I wonder, could this axis be a physical dimension, or perhaps the infamous fourth dimension? We are talking a cognitive mode which has discovered planetary motion, are we not?
If you don't think any of that, well then, you have such a spectacularly low opinion of human or human-successor intelligence, I don't even think we can communicate.
Until the discovery of the Rosetta Stone, ancient Egypt did *exactly* that, and they didn't have the 'advantage' of using a medium where the 'writing' is invisible to the human eye. To recognize a linguistic record, you've got to be able to recognize a) that the object *is* a data storage medium (e.g. SD card), b) figure out how to extract the data from the storage medium (e.g. card reader), c) determine the encoding used (e.g. UTF-8), d) convert that into a set of discrete symbols you can operate on (e.g. glyphs), and *then* you've got to determine what type of data it is.
To move from a to b, you've got to have hardware that is *capable* of reading the storage medium, that can interface with your current systems.
That's a tricky enough job today with 10" floppies, because a) the hardware to read them is rare (even rarer if you want it functional), b) the hardware interfaces to communicate with them are virtually non-existant on modern systems, c) the file system format of the data on those disks is often unknown, and d) the file formats on those file systems are unknown and/or undocumented.

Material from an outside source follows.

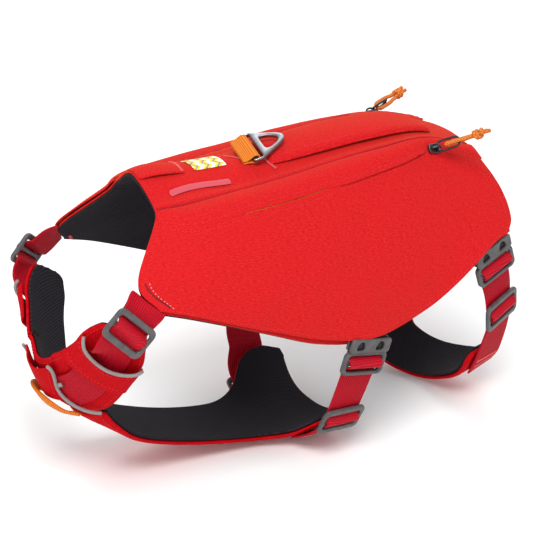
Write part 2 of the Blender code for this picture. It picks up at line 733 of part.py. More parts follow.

Your whole 'this is easy' mind-set is built on the presumption that the people who are looking at the storage medium will be able to recognize it as something with writing on it. That was easy with engraved stone tablets, because we could physically *see* the writing. If I give you a stack of unlabeled micro-SD cards, and ask you to tell me which ones contain text, you're not going to be able to do it without *also* having the hardware and software necessary to read those micro-SD cards.